The most impressive aspect of the new Disney Pixar movie 'Inside Out' is the emphasis on intrapersonal communication. We are all familiar with the concept of interpersonal communication which involves how we interact with each other, but the concept of intrapersonal communication is more concerned with how we relate to, and interact with, ourselves. 
What many people don't realise is how closely these two concepts are linked. Often the interpersonal aspect of our communication originates from our ‘intrapersonal’ processes which often helps me as a psychologist to understand the behaviour of the children and adolescents that I see in therapy. 
This is illustrated really well in the scene in the movie where Riley gets explosively angry at the family dinner table. This interpersonal behaviour (anger) occurs as a result of an intrapersonal process where emotions (anxiety, sadness, disgust and joy) interact with each other to trigger the resulting behavioural outburst. To the onlooker it just looks like an outburst that has occurred ‘out of the blue’, but with the insight into the intrapersonal process we get a sense of the build up and therefore the meaning behind this behaviour.

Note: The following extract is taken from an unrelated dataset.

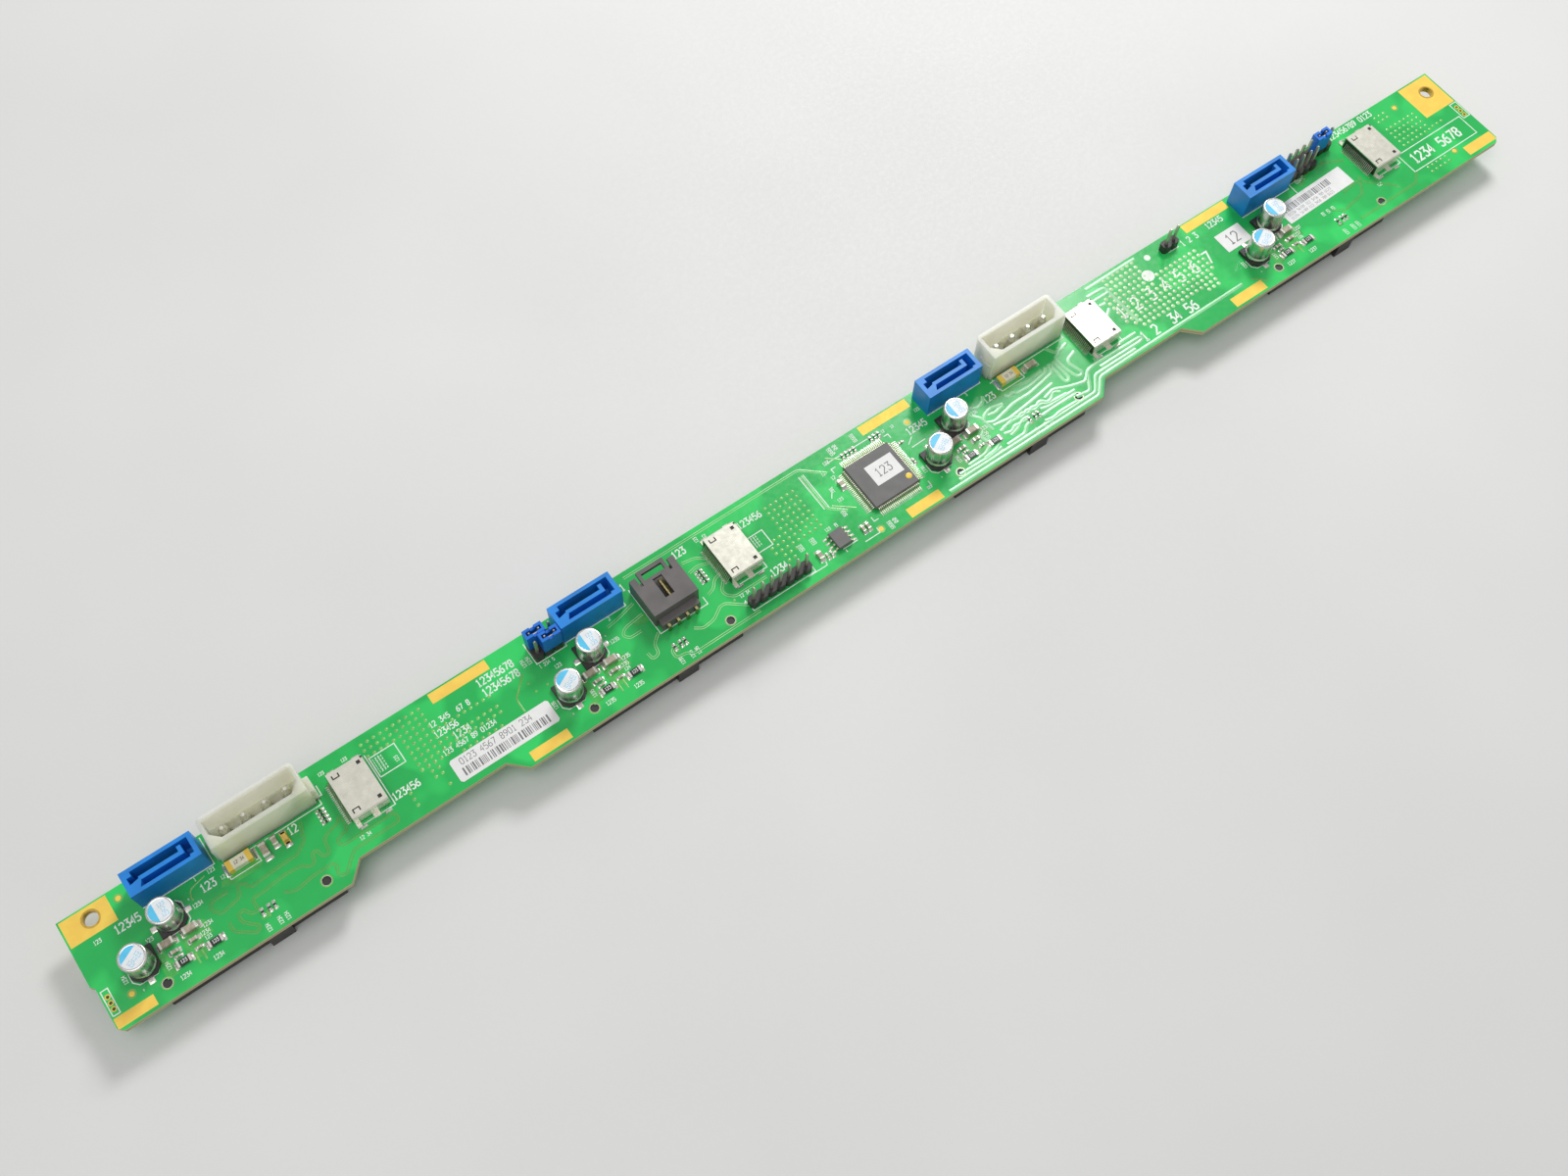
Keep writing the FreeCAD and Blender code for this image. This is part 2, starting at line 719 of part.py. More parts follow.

We are all multi-dimensional beings who experience emotion, thought and behaviour. We feel, we think and we do. We place an emphasis on behaviour because it is often all we have to go on, in that it is observable, obvious and what we can see. However the process of emotion and thought that occurs under the surface, behind the scenes or ‘inside’ our heads is where true ‘meaning’ and ‘understanding’ can be established.
The movie ‘Inside Out’ gives us a unique insight into the workings of intrapersonal processes and illustrates this in a relatable and identifiable way. The characters that represent emotion are universally similar inside each character’s head, yet uniquely different at the same time. This is an accurate representation as we all experience similar emotions but all of which are unique to us. 
I hope that families see the value of this movie and engage with the metaphor in this story. This is a unique and far reaching opportunity to use the metaphor used in the movie to improve our communication with our children opening up a different type of conversation where both children and adults have a mutual template as a reference point for their emotions.